* [RECORD EXTRACTS]

· · ·

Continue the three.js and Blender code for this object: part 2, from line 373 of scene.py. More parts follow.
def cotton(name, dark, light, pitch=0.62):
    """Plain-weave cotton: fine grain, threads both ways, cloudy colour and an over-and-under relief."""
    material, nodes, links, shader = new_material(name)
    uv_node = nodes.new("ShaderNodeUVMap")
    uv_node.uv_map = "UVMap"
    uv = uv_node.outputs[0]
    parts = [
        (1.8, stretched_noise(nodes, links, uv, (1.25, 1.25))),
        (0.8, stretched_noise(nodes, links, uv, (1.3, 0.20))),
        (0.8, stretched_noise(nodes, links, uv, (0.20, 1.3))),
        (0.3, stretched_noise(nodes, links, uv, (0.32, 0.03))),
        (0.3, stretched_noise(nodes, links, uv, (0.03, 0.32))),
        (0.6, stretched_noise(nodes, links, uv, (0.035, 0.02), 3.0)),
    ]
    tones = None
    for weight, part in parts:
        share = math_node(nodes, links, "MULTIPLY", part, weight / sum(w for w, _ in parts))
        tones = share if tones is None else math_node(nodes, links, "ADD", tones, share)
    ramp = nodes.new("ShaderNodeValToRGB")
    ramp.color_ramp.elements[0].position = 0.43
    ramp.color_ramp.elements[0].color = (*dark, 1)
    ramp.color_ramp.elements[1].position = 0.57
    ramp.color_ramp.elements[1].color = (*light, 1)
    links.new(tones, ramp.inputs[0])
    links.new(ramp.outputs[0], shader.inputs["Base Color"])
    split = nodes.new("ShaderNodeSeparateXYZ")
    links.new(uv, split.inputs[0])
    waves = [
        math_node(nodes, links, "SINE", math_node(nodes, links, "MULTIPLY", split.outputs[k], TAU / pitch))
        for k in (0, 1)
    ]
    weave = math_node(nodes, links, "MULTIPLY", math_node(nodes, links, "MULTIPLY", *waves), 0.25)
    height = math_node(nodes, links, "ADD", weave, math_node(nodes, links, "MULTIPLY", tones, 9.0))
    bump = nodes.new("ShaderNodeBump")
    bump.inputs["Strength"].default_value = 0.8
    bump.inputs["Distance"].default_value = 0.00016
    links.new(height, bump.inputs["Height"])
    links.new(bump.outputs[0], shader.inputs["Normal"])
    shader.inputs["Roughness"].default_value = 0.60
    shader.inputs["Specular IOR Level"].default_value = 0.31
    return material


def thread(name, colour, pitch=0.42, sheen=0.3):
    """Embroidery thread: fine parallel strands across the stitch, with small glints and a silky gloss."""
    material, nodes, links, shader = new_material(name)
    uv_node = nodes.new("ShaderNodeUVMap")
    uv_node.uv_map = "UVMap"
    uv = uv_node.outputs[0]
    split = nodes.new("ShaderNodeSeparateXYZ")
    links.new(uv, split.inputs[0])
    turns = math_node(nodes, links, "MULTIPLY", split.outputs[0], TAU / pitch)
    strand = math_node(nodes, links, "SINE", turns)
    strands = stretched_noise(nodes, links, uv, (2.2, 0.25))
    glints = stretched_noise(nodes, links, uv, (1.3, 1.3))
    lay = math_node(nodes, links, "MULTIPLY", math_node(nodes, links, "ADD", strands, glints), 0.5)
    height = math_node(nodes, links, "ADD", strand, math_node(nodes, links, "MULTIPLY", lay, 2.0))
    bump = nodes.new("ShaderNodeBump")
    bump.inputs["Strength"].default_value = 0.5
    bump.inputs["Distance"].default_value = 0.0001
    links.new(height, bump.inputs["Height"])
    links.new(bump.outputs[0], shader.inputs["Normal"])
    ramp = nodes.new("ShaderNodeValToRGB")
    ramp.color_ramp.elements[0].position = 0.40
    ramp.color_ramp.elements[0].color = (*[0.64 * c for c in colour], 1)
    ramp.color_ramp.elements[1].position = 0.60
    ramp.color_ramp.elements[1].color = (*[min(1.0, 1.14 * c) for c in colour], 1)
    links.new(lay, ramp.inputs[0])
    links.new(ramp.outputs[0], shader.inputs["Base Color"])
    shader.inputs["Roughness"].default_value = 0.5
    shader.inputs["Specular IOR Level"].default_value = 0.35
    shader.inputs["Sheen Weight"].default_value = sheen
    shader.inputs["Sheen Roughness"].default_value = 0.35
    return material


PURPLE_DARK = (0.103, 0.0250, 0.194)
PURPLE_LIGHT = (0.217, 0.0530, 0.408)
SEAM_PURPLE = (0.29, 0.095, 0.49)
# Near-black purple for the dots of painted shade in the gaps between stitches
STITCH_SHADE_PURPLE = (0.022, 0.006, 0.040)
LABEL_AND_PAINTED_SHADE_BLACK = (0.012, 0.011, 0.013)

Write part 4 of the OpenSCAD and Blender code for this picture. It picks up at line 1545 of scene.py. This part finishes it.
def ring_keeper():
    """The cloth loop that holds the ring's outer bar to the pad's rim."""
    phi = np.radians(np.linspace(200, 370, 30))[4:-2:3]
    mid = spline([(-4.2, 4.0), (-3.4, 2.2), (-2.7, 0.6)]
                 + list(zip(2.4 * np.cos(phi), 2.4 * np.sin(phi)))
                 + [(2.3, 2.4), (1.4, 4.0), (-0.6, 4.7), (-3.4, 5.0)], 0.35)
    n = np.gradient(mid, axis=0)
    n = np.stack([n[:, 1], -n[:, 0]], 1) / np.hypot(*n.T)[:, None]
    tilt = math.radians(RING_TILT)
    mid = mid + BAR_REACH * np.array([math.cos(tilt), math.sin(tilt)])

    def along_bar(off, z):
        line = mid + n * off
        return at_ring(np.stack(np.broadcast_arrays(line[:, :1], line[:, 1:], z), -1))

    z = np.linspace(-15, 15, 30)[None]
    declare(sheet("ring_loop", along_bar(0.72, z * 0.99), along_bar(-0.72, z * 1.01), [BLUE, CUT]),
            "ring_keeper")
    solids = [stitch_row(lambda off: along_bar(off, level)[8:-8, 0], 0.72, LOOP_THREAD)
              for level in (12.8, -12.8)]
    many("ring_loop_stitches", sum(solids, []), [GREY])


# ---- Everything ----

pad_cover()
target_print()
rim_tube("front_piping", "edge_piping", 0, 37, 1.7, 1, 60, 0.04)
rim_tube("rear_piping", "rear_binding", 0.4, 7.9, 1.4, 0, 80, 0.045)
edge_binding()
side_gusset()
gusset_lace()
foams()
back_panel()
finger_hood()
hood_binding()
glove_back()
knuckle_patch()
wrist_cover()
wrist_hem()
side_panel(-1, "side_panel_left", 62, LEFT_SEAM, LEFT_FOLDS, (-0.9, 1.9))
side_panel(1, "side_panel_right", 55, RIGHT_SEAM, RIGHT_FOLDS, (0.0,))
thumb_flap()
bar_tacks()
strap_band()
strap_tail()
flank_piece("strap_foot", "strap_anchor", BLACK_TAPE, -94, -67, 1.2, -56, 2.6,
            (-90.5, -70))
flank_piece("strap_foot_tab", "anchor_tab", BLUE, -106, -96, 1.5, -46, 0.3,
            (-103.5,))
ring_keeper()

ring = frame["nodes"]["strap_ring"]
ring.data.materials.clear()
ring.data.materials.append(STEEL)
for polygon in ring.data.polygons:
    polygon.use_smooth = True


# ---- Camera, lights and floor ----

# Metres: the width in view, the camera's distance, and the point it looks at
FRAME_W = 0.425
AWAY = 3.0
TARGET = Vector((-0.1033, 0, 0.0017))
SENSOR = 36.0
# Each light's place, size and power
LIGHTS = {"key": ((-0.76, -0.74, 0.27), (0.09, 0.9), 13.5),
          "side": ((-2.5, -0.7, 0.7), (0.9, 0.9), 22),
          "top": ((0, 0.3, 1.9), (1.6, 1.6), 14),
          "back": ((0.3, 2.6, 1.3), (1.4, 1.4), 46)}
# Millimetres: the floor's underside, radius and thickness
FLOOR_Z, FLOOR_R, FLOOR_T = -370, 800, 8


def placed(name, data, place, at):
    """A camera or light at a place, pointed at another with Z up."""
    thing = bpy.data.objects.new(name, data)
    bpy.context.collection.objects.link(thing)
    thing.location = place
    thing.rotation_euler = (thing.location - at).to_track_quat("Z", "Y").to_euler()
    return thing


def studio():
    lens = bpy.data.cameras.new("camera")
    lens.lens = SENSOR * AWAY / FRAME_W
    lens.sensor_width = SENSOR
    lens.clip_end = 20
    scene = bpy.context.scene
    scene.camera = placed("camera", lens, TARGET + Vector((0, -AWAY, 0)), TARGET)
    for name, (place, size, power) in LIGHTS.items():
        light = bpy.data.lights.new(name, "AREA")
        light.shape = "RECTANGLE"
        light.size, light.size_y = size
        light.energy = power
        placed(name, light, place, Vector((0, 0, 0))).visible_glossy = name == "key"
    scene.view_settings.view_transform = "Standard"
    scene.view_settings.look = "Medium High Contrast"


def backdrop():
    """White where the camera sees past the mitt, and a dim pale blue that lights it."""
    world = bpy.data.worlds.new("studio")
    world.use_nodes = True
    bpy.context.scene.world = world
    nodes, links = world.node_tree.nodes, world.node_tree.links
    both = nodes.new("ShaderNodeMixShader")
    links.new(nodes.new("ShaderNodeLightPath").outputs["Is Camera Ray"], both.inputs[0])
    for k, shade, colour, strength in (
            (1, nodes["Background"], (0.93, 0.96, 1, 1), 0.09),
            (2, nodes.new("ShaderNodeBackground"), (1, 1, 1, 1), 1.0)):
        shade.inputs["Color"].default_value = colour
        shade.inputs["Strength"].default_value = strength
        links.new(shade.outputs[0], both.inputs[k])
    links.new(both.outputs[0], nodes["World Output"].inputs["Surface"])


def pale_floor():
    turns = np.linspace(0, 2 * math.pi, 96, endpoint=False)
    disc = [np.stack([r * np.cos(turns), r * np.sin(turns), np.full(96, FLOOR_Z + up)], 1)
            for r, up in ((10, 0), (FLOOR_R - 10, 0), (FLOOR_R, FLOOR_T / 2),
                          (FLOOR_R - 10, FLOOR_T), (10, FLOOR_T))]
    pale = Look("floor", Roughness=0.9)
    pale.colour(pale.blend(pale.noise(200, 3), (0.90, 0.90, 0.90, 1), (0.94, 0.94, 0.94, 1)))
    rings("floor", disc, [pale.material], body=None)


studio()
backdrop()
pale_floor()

· · ·

* [WHAT IS NEEDED] Extract exactly the run of lines beginning at the line with "Write part 4" and ending at the line with "line[:, 1:], z), -1))", including both ends and nothing beyond them.

* [THE COMPLETED TASK]
Write part 4 of the OpenSCAD and Blender code for this picture. It picks up at line 1545 of scene.py. This part finishes it.
def ring_keeper():
    """The cloth loop that holds the ring's outer bar to the pad's rim."""
    phi = np.radians(np.linspace(200, 370, 30))[4:-2:3]
    mid = spline([(-4.2, 4.0), (-3.4, 2.2), (-2.7, 0.6)]
                 + list(zip(2.4 * np.cos(phi), 2.4 * np.sin(phi)))
                 + [(2.3, 2.4), (1.4, 4.0), (-0.6, 4.7), (-3.4, 5.0)], 0.35)
    n = np.gradient(mid, axis=0)
    n = np.stack([n[:, 1], -n[:, 0]], 1) / np.hypot(*n.T)[:, None]
    tilt = math.radians(RING_TILT)
    mid = mid + BAR_REACH * np.array([math.cos(tilt), math.sin(tilt)])

    def along_bar(off, z):
        line = mid + n * off
        return at_ring(np.stack(np.broadcast_arrays(line[:, :1], line[:, 1:], z), -1))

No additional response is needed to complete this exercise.